_Material_

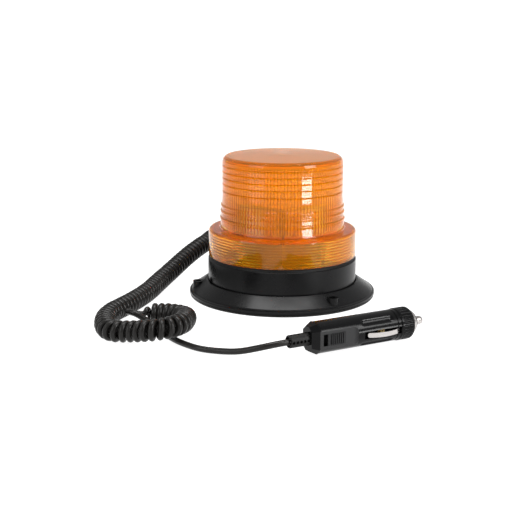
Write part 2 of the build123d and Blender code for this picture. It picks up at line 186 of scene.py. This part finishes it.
def nearest_distance(line, along, place_mm):
    """How far along the line its nearest point to a place is."""
    place = Vector(place_mm) / 1000
    best = min(range(len(line)), key=lambda i: (line[i] - place).length)
    return along[best]


def eased(value):
    value = min(max(value, 0.0), 1.0)
    return value * value * (3 - 2 * value)


def mixed(stops, at):
    """A value read between (place, value) stops."""
    for (a, x), (b, y) in zip(stops, stops[1:]):
        if at <= b:
            return x + (y - x) * eased((at - a) / (b - a))
    return stops[-1][1]


fine = even(route, FINE_STEP)
fine_along = lengths_along(fine)
coil_start = nearest_distance(fine, fine_along, COIL[0])
coil_end = nearest_distance(fine, fine_along, TAIL[0])
span = coil_end - coil_start

cable, angle, last, next_point = [], 0.0, 0.0, 0.0
for place, at, (_, side, up) in zip(fine, fine_along, frames(fine)):
    inside = coil_start <= at <= coil_end
    share = (at - coil_start) / span
    turn = 2 * math.pi * (at - last) / mixed(PITCHES, share) if inside else 0.0
    last = at
    angle -= turn
    from_end = min(at - coil_start, coil_end - at)
    radius = COIL_R * eased(from_end / EASE_LENGTH) if inside else 0.0
    straight = 0 if inside else 1
    next_point -= turn * TURN_STEPS / (2 * math.pi) + FINE_STEP / STRAIGHT_STEP * straight
    if next_point <= 0:
        cable.append(place + radius * (math.cos(angle) * side + math.sin(angle) * up))
        next_point += 1
if (fine[-1] - cable[-1]).length < CLOSEST_END:
    cable.pop()
cable.append(fine[-1])
cable_length = lengths_along(cable)[-1]
print("turns", round(-angle / (2 * math.pi), 1))
print("cable", round(cable_length, 3), "m,", len(cable), "points")

# %% The cable's jacket
def tube_mesh(name, line, radius, sides=12):
    """A closed round tube along a line, with its own UV map."""
    mesh = bpy.data.meshes.new(name)
    verts, faces, uvs = [], [], []
    along = lengths_along(line)
    for place, (_, side, up) in zip(line, frames(line)):
        for j in range(sides):
            a = 2 * math.pi * j / sides
            verts.append(place + radius * (math.cos(a) * side + math.sin(a) * up))
    for i in range(len(line) - 1):
        for j in range(sides):
            k = (j + 1) % sides
            faces.append((i * sides + j, i * sides + k, (i + 1) * sides + k, (i + 1) * sides + j))
            u, v = along[i], along[i + 1]
            uvs += [(u, j / sides), (u, (j + 1) / sides), (v, (j + 1) / sides), (v, j / sides)]
    last = (len(line) - 1) * sides
    faces.append(tuple(reversed(range(sides))))
    faces.append(tuple(range(last, last + sides)))
    uvs += [(0, 0)] * (2 * sides)
    mesh.from_pydata(verts, [], faces)
    layer = mesh.uv_layers.new(name="jacket")
    for loop, uv in zip(layer.data, uvs):
        loop.uv = uv
    mesh.shade_smooth()
    piece = bpy.data.objects.new(name, mesh)
    bpy.context.scene.collection.objects.link(piece)
    return piece


lead = tube_mesh("curly_lead", cable, CABLE_D / 2)
print(lead.name, len(lead.data.polygons), "faces")

# %% The lead rides on the base, and stands for the plain CAD solids
ROOT = "beacon_base"
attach(lead, ROOT)
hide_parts("cord_lead", "curly_cord", "cord_tail")
print("lead declared,", round(cable_length, 3), "m")

# %% [markdown]
# ## Shader maths as plain expressions
#
# A material is a graph of nodes. Joining dozens of nodes by hand hides the idea, so a small
# class wraps a socket, and ordinary maths on it adds the Math nodes. Every other node comes
# from one method, which takes the node's type, its settings and its inputs.

# %% The wrapper
class Value:
    """One output of a node, usable in sums."""

    def __init__(self, finish, socket):
        self.finish, self.socket = finish, socket

    def maths(self, operation, first, second=0.0):
        return self.finish.node("ShaderNodeMath", {"operation": operation}, {0: first, 1: second})

    def __add__(self, other):
        return self.maths("ADD", self, other)

    def __sub__(self, other):
        return self.maths("SUBTRACT", self, other)

    def __rsub__(self, other):
        return self.maths("SUBTRACT", other, self)

    def __mul__(self, other):
        return self.maths("MULTIPLY", self, other)

    __radd__ = __add__


class Finish:
    """A material, built node by node."""

    def __init__(self, name):
        self.material = bpy.data.materials.new(name)
        self.material.use_nodes = True
        self.tree = self.material.node_tree
        self.shader = self.tree.nodes["Principled BSDF"]

    def node(self, kind, settings=None, inputs=None, output=0):
        made = self.tree.nodes.new(kind)
        for key, value in (settings or {}).items():
            setattr(made, key, value)
        for key, value in (inputs or {}).items():
            self.feed(made.inputs[key], value)
        return Value(self, made.outputs[output])

    def feed(self, socket, value):
        if isinstance(value, Value):
            self.tree.links.new(value.socket, socket)
        else:
            socket.default_value = value

    def set(self, **inputs):
        for key, value in inputs.items():
            self.feed(self.shader.inputs[key.replace("_", " ")], value)
        return self

    def place(self):
        return self.node("ShaderNodeTexCoord", output=3)

    def noise(self, scale, detail=2.0, place=None):
        inputs = {"Vector": place or self.place(), "Scale": scale, "Detail": detail}
        return self.node("ShaderNodeTexNoise", {}, inputs)

    def lengthwise(self, direction):
        """How far each point lies along a direction, in metres."""
        made = {"operation": "DOT_PRODUCT"}
        return self.node("ShaderNodeVectorMath", made, {0: self.place(), 1: direction}, output=1)

    def band(self, value, low, high, to_low=0.0, to_high=1.0):
        """A value eased from one range to another."""
        inputs = {"Value": value, "From Min": low, "From Max": high,
                  "To Min": to_low, "To Max": to_high}
        return self.node("ShaderNodeMapRange", {"interpolation_type": "SMOOTHSTEP"}, inputs)

    def mix(self, share, first, second):
        made = self.tree.nodes.new("ShaderNodeMix")
        made.data_type = "RGBA"
        self.feed(made.inputs[0], share)
        self.feed(made.inputs[6], first)
        self.feed(made.inputs[7], second)
        return Value(self, made.outputs[2])

    def bump(self, height, strength, distance):
        inputs = {"Height": height, "Strength": strength, "Distance": distance}
        return self.node("ShaderNodeBump", {}, inputs)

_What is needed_
Write out exactly the lines from the start of the material through the line with "return along[best]". No other output is expected.

_Exercise solution_
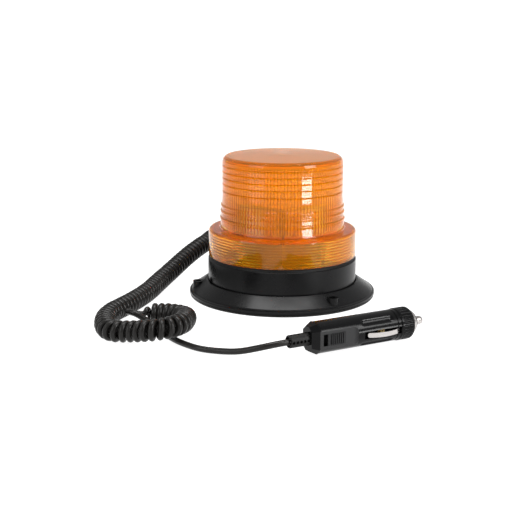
Write part 2 of the build123d and Blender code for this picture. It picks up at line 186 of scene.py. This part finishes it.
def nearest_distance(line, along, place_mm):
    """How far along the line its nearest point to a place is."""
    place = Vector(place_mm) / 1000
    best = min(range(len(line)), key=lambda i: (line[i] - place).length)
    return along[best]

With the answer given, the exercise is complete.